S'il y a une menace pour les États-Unis, elle ne vient pas directement de la - très relative - montée en puissance de l'outil militaire chinois vu au travers du prisme de son budget, mais plutôt en raison des nouvelles ambitions clairement affichées par Pékin en direction de l'Océan Pacifique. Depuis la fin de la deuxième guerre mondiale, Washington, allié avec Tokyo et Séoul, jouissait d'une liberté de manœuvre incontestée dans les espaces maritimes situés immédiatement au large de la Chine continentale. Cette liberté et cette supériorité sont désormais contestées. Dans l'immédiat, cette contestation peut être déclarative, ce qui est gérable, mais elle peut aussi se traduire par des actes agressifs de la part de marins ou d'aviateurs n'ayant pas forcément les compétences techniques nécessaires pour en assurer la pleine gestion. De tels faits se sont déjà produits, et les risques de dérapage ne sont surtout pas à négliger.

Quels sont les domaines militaires privilégiés par Pékin ?

Jean-Vincent Brisset : Depuis les débuts de l'ère Mao, et malgré les discours sur les "Tigres de papier", les forces nucléaires et les missiles associés sont prioritaires. Ils ont été les seuls épargnés par les folies suicidaires que furent - principalement - le Grand Bond et la Révolution Culturelle. Pendant des décennies, c'est l'armée de Terre, expression évidente de la dénomination "populaire", qui a été la maîtresse du jeu des forces conventionnelles. De plus, administrativement, elle était en position d'autorité par rapport aux deux autres armées. Les choses ont bien changé depuis.  
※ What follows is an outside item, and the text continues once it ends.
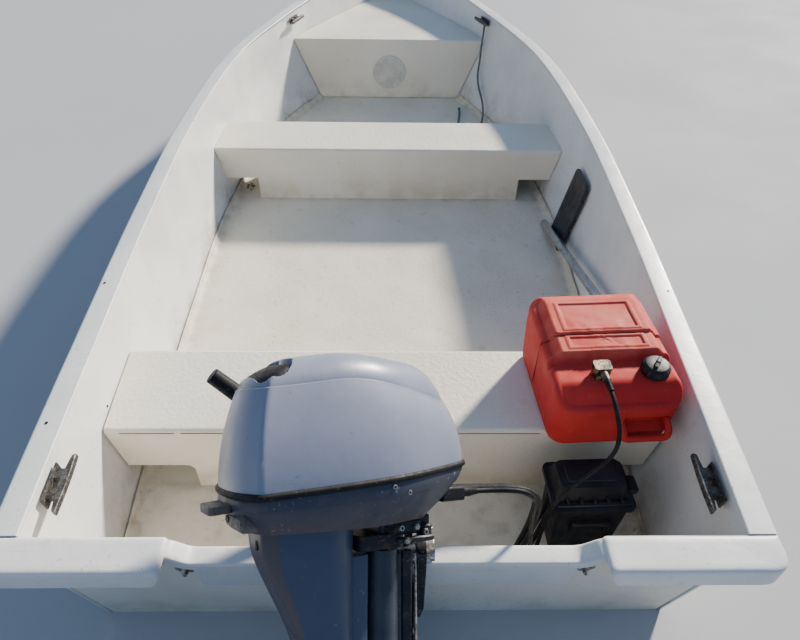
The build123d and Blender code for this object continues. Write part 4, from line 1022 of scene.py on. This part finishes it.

La Marine, ou plus spécifiquement la Marine autre que côtière, a commencé à se singulariser à la fin des années 70, sous l'impulsion visionnaire de Liu Huaqing. Elle bénéficie en ce moment d'une priorité importante. Cette priorité se concrétise aussi bien de manière médiatiquement visible avec la mise en service d'un porte-avions qui n'a pas encore de valeur opérationnelle, que de manière beaucoup plus discrète, mais bien plus significative, par la création d'une flotte de sous-marins modernes. L'armée de l'Air est aussi en voie de modernisation, même si ses équipements demeurent largement obsolètes. Les "avions de cinquième génération" qui ont récemment soulevé beaucoup de questions demeurent des démonstrateurs bien plus que des prototypes.

L'Armée populaire de libération met aussi l'accent, aussi bien médiatiquement que sur le fond, sur ses capacités asymétriques, qu'il s'agisse de militarisation de l'espace ou de cyber-attaques. La réalité opérationnelle de ces capacités attend encore une vraie démonstration.

Pierre Picquart : La Chine s'arme avec nouvelles technologies, des avions de chasse comme F14, le premier sous-marin nucléaire (liaoning) qui  vient d'appareiller en début d'année. Elle dispose d'une armée de 1 250 000 hommes, la plus grande armée du monde, et prévoit un budget de 238 milliards de dollars en 2015, soit une croissance de 18.5%, qu'il faut comparer aux autres puissances  comme les États-Unis, à certains pays asiatiques (Japon, Thaïlande, …) des pays qui ont des gros budgets militaires.

Mettre l'accent sur son pouvoir militaireest-il une manière pour la Chine de s'affirmer sur la scène politique internationale ?

Jean-Vincent Brisset : Après quatre décennies de discours purement idéologiques sur le côté "populaire" de l'Armée populaire, les dirigeants chinois ont bien compris qu'il fallait intégrer une autre dimension à l'affirmation d'une certaine puissance militaire. L'effort matériel et financier consenti depuis un peu plus de dix ans est la preuve de cette volonté d'affirmation au travers d'un changement. Toutefois, nombre de manifestations récentes sont beaucoup plus la démonstration d'un manque de maturité dans la gestion de cette montée en puissance que l'affirmation de réelles capacités de niveau international.

Pierre Picquart : La Chine va être avant 2016 la première puissance économique mondiale. Tout pays a deux objectifs lorsqu'elle se développe : il veut éviter d'être agressée de l'extérieur et a besoin pour cela de moyens modernes. La Chine avait une armée qui ne correspondait plus aux progrès actuels. Aujourd'hui, elle se sent pas menacée mais tient à jouer un rôle sur la scène internationale, et veut une armée à la hauteur de sa puissance économique mondiale. Elle  doit se réformer culturellement, politiquement, et avoir une politique nationale de défense adéquate. Les Chinois peuvent additionner plusieurs stratégies de guerre pour vaincre. Mais en général, la Chine préfère absorber, négocier, plutôt que d'affronter.